Henry recognized that he was beholden to the Church, for his legitimacy and authority like his father before him. In line with his new image, the king of England began in earnest to win the approval of Rome. In 1519 he announced in an elaborate letter to the Pope himself that he would venture on a crusade.127 Under humanist tutelage, in 1521 Henry was named Fidei Defensor (Defender of the Faith) by Pope Leo X based on his work Defense of the Seven Sacraments, which in an ironic turn of foreshadowing, affirmed the Church’s authority. Henry’s talent for expressing his views on religious law would prove to be valuable in the later dissolution of his first marriage and the subsequent defense of his own religious policies. His use of the printed word was invaluable to securing his image as both a godly prince and God’s lieutenant later in the reign.
God’s Anointed Lieutenant
This persona is significant to arguments made in the second half of this thesis and will be discussed in greater detail there. Following his break with Rome, Henry would be cut off from this traditional source of authority. His very identity as a ruler demanded reevaluation. The ways in which he would reconstruct his authority and honor are of great significance to the legacy of his reign. It also marks the start of the period of Henry’s reign for which he is best known. While this aspect of his identity, as God’s anointed, was certainly existent and important throughout his entire reign, he began to communicate this image in earnest with the advent of Anne Boleyn and the English Reformation which resulted from the political conflict their relationship created. The years of peace, without their martial heroics, left Henry “restless, if not aimless.”128 This was something to be feared in any man, let alone a king, and particularly Henry as he approached middle age. As England would soon learn, this overflowing and unchanneled vitality would lead its king down unusual and controversial paths.

Initially Henry would use his authority to act in defense of the Church when Martin Luther’s Ninety-Five Theses appeared on the theological scene, essentially sparking the Great Schism of the Reformation. By 1521, Lutheranism had spread to England where it took root in universities and amongst those of humanist learning. Soon heretical (according the Church) texts and pamphlets were circulating in England despite the authorities’ efforts to suppress them. Henry, theologian and scholar that he was, felt compelled to engage Luther in his A Defense of the Seven Sacraments. This engagement took place in defense of Henry’s own image and authority. He believed kings could not allow heretical movements such as Lutheranism to take root because they encouraged social division, and even revolution, which severely undermined the “the very body politic made up of Church and state”129 which shared a closely entwined relationship. More importantly, these new ideas “robbed princes and prelates of all power and authority,” threatening the very fabric of his rule.130

Sixteenth-century monarchs were perceived as semi divine beings, not mere men but the Lord's Anointed, His deputies on earth, and called by divine right to dominion over his subjects.131 Thus obedience to this established authority was a religious duty, according to the Church of Rome. Matters of theology were meant for the concern of those best qualified to interpret it (i.e. those in power such as kings, clergymen and other high ranking Church officials) and not the laity. The reformation’s egalitarianism in reference to religion was “a threat to the established concepts of order and hierarchy in a Christian society.”132 Henry’s work was also a self-serving bid to once again place himself amongst the elite ranks of the other kings of Europe. Both Charles V and Francis I had titles bestowed upon them by the Church, “The Most Catholic King” and the “Most Christian King” respectively, and Henry had been seeking his own since around 1512. While truly outraged by what he read in Luther’s works, he also saw them as his opportunity to procure his own title from Rome. As we have seen, he was indeed rewarded.

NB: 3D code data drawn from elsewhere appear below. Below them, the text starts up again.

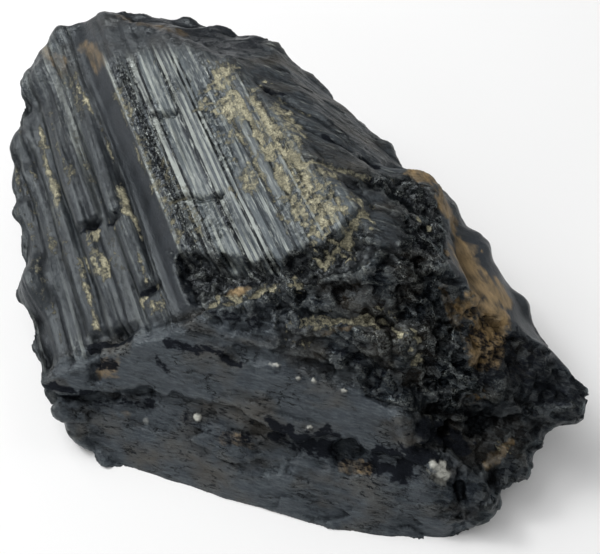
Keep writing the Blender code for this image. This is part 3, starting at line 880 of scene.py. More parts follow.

# %% [markdown]
# ## Dust, stain and shade
#
# Cream dust lies in streaks along the grooves and in smears on the plateau, and iron has stained a
# hollow on the right. The deepest cracks and notches are painted nearly black: painted shade, where no light
# gets in.
# Each smear is a short line drawn in plan with a width and a strength, because that is how dust is
# rubbed in. Its edge is broken by noise and it is thicker in hollows, as real dust is.

# %% Dust
# Line in plan, half width, strength.
DUST = (
    (((-16.4, 3.4), (-16.4, 0.5), (-16.0, -3.0)), 1.3, 1.00),
    (((-13.1, 2.2), (-12.9, 1.2)), 0.7, 1.00),
    (((-12.9, -8.9), (-12.0, -10.0)), 1.1, 1.00),
    (((-6.6, -13.6), (-4.0, -14.6), (-1.0, -15.4), (1.6, -16.6)), 1.1, 0.80),
    (((-2.2, -19.6), (0.8, -21.4)), 0.6, 0.50),
    (((-7.9, 20.0), (-7.6, -5.0)), 1.1, 0.75),
    (((-5.9, 6.0), (-5.6, -6.0)), 1.0, 0.60),
    (((2.2, 6.4), (3.9, 5.6), (5.9, 4.2), (7.4, 1.0)), 2.0, 1.00),
    (((6.9, 1.0), (6.3, -1.8), (5.9, -5.5)), 1.9, 0.85),
    (((1.0, -3.6), (3.0, -4.6), (5.2, -7.4), (6.2, -10.2), (6.4, -15.2)), 2.3, 0.95),
    (((6.0, -11.6), (7.2, -14.2)), 2.0, 1.00),
    (((3.0, 11.0), (5.0, 2.0), (5.4, -6.0), (6.2, -13.0)), 4.6, 0.97),
    (((9.0, -24.9), (9.8, -26.4)), 1.0, 1.00),
    (((15.3, -15.4), (15.9, -16.4)), 0.7, 0.80),
    (((0.6, 12.0), (2.6, 2.0), (2.4, -12.0)), 1.2, 0.55),
    (((-2.6, 21.0), (1.0, 18.0)), 0.5, 0.35),
    (((-5.2, -14.7), (-3.5, -15.3), (-1.9, -16.0)), 0.7, 0.55),
    (((-0.6, -19.3), (4.7, -21.6), (7.1, -23.4)), 0.7, 0.70),
    (((8.5, -25.4), (9.3, -26.2), (10.0, -26.9)), 1.0, 0.95),
    (((8.3, -6.3), (8.6, -6.5)), 0.5, 1.00),
    (((9.4, 8.0), (13.0, 7.8), (15.8, 6.4)), 0.4, 0.40),
    (((9.3, 3.1), (12.2, -1.1)), 0.35, 0.40),
    (((12.2, -1.1), (17.6, -5.6)), 0.35, 0.45),
    (((7.0, -4.1), (11.1, -6.4), (15.7, -9.1)), 0.35, 0.45),
    (((16.6, -35.0), (17.6, -36.2)), 0.9, 0.55),
    (((6.6, -22.4), (8.2, -23.0), (9.0, -24.0)), 0.8, 0.60),
    (((6.0, 11.0), (10.5, 3.0)), 0.6, 0.45),
    (((6.8, -3.6), (9.5, -6.0), (12.5, -8.6)), 0.7, 0.55),
    (((9.4, -11.0), (11.5, -14.0)), 0.7, 0.50),
    (((-13.5, 31.0), (-12.0, 27.0)), 0.9, 0.50),
)
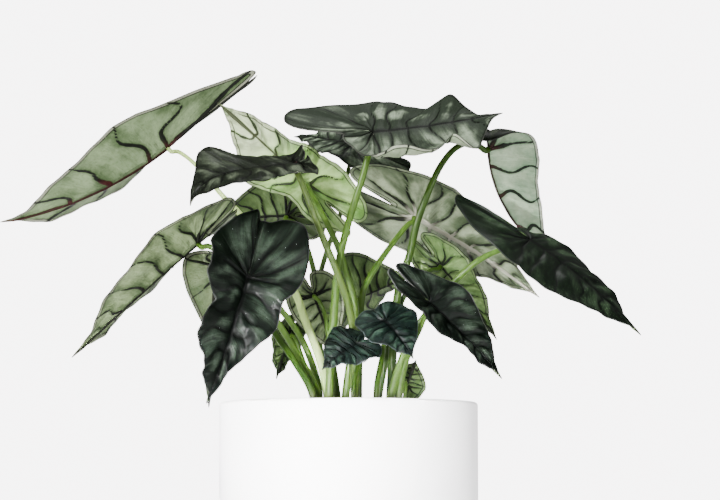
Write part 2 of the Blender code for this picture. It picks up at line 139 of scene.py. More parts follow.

Publishing such a work in defense of the Church’s authority was the perfect combination of Henry's skill and the modernity that would prove invaluable to the king in the coming years. The Renaissance rocked European society and politics to its core. While an age of display, learning and advancement, it was also one of technological innovation. The advent of the printing press in 1440 changed the face of mankind forever. Aside from being at least partially responsible for the spread and success of the Reformation, the printing press also “transformed the presentations and perceptions of princes.”133 These early modern monarchs were some of the innovators of strategic dissemination of written and image-bearing communication, a cornerstone of modern day public relations. In contrast to modern times, early modern public relations professionals used these tools to negotiate their authority rather than necessarily presenting a likeable image. While his father too issued numerous royal proclamations in his time, Henry VIII was the first of the Tudors to establish authority based on the royal word, often directly intervening in print to challenges and criticisms of policies vital to his rule. From the outset of his reign in 1509 Henry used royal proclamations as a vital tool in communicating his policies to the common people. Later, he also wrote and circulated verses, songs and translations that publicized his policies and regal power and continued to write pamphlets in response to the teachings of Protestants for several years.134 For example, a March 1529 proclamation expressly forbids heresy in the form of unlicensed preaching and in heretical books.135 He would fully assume the role of God’s lieutenant later in his reign, after the rise of Boleyn. The pivotal importance of the printed word to Henry’s reign will be discussed in further detail post-1526.